Per il periodo propriamente ellenistico, III e II sec. a. C., esistono alcuni frammenti che, per la loro grandezza, il loro tipo e il luogo di provenienza, l'Heraion di Samo, ovviamente autorizzano ad una interpretazione come Hera. Fortunatamente uno di questi frammenti originali può esser messo in stretto parallelo con una statua con peplo da Palazzo Cesi che per questo motivo può essere identificata con molta probabilità come la copia di una statua di H. del maturo ellenismo. Le braccia sono moderne; quindi non ne conosciamo il movimento originale e gli eventuali attributi. La testa ed il corpo mostrano però che la dignità e la nobiltà della figura della dea non venivano rese da un tranquillo e statico atteggiamento, ma mediante un patetico movimento di torsione. Il rendimento delle vesti, le pieghe e le forme del corpo sono interamente subordinate a questo violento movimento così che anche nella struttura plastica della statua ne deriva una unità. Per l'età romana il tipo di H. passa alla corrispondente figura divina di Giunone (v.).

Monumenti considerati. - Testa di calcare da Olimpia: H. Riemann, inahrbuch, lxi-lxii, 1946-47, p. 30 ss. Hera di Cheramyes: E. Buschor, Altsamische Standbilder, Berlino 1934, fig. 86 ss.
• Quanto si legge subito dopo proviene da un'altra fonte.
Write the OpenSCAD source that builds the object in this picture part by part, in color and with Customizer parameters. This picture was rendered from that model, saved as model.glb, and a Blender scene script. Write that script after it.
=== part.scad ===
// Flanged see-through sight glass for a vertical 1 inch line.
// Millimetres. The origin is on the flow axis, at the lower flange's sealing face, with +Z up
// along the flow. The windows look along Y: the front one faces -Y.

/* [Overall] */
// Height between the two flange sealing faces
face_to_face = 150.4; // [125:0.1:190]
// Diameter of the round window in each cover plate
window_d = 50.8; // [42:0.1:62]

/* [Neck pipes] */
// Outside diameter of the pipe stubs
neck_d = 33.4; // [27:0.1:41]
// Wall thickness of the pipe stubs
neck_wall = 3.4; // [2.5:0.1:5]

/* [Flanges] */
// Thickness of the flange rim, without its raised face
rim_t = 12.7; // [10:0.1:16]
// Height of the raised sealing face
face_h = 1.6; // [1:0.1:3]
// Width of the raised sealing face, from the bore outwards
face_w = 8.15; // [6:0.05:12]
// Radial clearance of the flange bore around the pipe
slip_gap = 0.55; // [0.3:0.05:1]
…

Frontone dell'acropoli di Atene: R. Heberdey, Altattische Poros-Skulptur, Vienna 1919, tav. i. Rilievo fittile da Samo con hierogamìa: R. Eilmann, in Ath. Mitt., lviii, 1933, p. 123, 2, fig. 69. Rilievo di legno da Samo: D. Ohly, in Ath. Mitt., lxviii 1953, p. 77 ss., Beil. 13. Rilievo da Micene: G. Rodenwaldt, in Corolla Curtius, Stoccarda 1937, p. 63 ss. Metopa da Selinunte: G. Lippold, Handbuch der Archäologie, iii, 1, Monaco 1950, p. 127. Metopa (?) di Figalia: G. Lippold, op. cit., p. 201. Dipinto pompeiano con hierogamìa: P. Herrmann, Denkmäler der Malerei d. Altertums, Monaco 1906 ss., tav. ii. Pettine di avorio da Sparta: R. Hampe, in Festschrift Schweitzer, Stoccarda 1954, p. 77 ss., tav. 12. Anfora con il Giudizio di Paride: P. Ducati, Pontische Vasen, Berlino 1932, tav. i. Pittura vascolare con il Giudizio di Paride: G. Becatti, Meidias, Un manierista antico, Firenze 1947, tav. 10. Cratere di Villa Giulia: G. Q. Giglioli, C. V. A., Italia, ii, iii, 1 d, tav. 1. Hestia Giustiniani: G. Lippold, op. cit., p. 104. Demetra Cherchel-Berlino: Staatliche Museen zu Berlin, C. Blümel, Römische Kopien griechischer Skulpturen des fünften Jahrhunderts, Berlino 1931, K. 168. Statua da Samo: M. Schede, in Abhandlungen d. Preussischen Akad. Wiss. - Phil. Hist. Klasse, 1929, tav. 14. Testa di Boston: L. D. Caskey, Catalogue of Greek and Roman Sculpture, Cambridge Mass., 1925, p. 63, n. 27. Giunone Cesi: H. S. Jones, The Sculptures of the Museo Capitolino, Oxford 1912, Stanza del gladiatore, n. 2.

Bibl.: W. H. Roscher, in Roscher, I, 2, c. 2075 ss.; Ch. Waldstein, The Argive Heraeum, I-II, Boston-New York 1902-1905, passim; Eitrem, in Pauly-Wissowa, VIII, 1912, c. 369 ss.; E. Buschor, in Ath. Mitt., LV, 1930, p. 2 ss.; D. Ohly, in Ath. Mitt., LXVI, 1941, p. i ss.; id., in Ath. Mitt., LXVIII, 1953, p. 25 ss. (si veda inoltre la bibl. indicata nell'elenco dei monumenti).